The other factor taking a toll on operations was that Famous Footwear operates stores across all 50 states, “and the product needs across the country’s different regions can be extremely diverse,” Dembinski said. “Meanwhile, we also needed to do a better job at creating localized assortments and accommodate merchandise to fit within store-level space limitations.”
Famous Footwear was able to begin solving these issues by using a variety of components. First, the chain added the planning-and-allocation product suite from Scottsdale, Ariz.-based JDA Software Group in 2003. These solutions handle merchandise planning, assortments and allocation. Next, the retailer added ProfitLogic’s markdown-optimization solution from Oracle, Redwood Shores, Calif.
After the retailer understands its market trends, buyers and planners blend this data, as well as sales, margins and average costs, into product plans that break down a sales model on a financial level. Next, Famous Footwear uses the JDA planning software to convert product plans into unit plans per store, and then drills down to weekly levels.
The product plan is then fed into the JDA allocation solution that sorts product based on units needed in each location.

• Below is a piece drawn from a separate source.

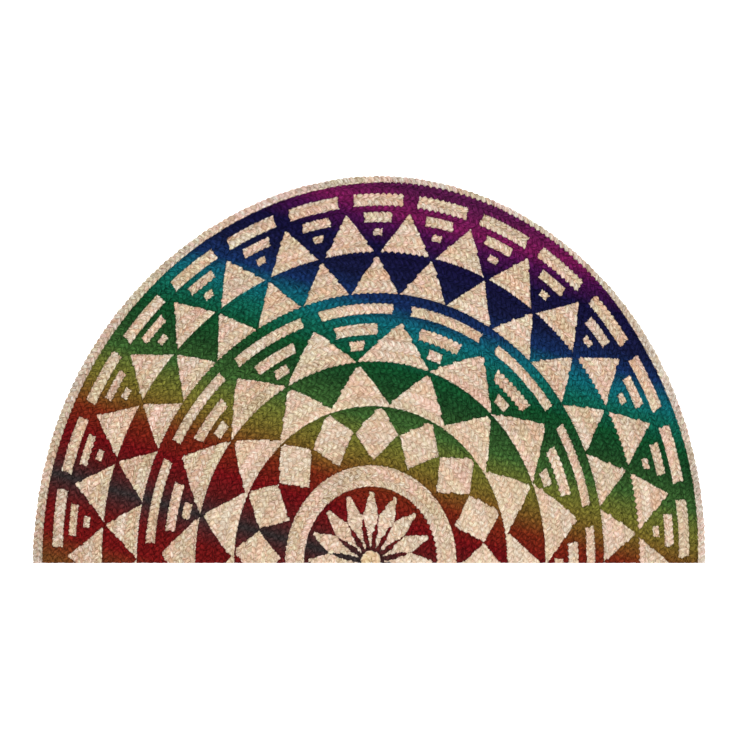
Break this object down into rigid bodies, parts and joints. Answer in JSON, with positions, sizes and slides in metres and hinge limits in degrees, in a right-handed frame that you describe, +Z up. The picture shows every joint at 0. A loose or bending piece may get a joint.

By focusing on the target customer, “We have achieved same-store sales increases for nine of the last 10 quarters,” Dembinski reported. “The first quarter of 2007 alone had a same-store sales increase of 3.4%. Clearly, we cannot base these successes solely on the strategy, but it is a critical component.”
Consumer-centric merchandising strategies are gaining more attention across the retail industry, however Famous Footwear believes its localization strategy is unique to other retailer efforts. “We are planning at a localized level. Then we use those plans to drive assortments and guide allocation,” Dembinski said.
“Without localization, we are just allocating product based on consumer history,” he said. “Determining how to fit the right level of product in specific stores is a unique component of the operation.”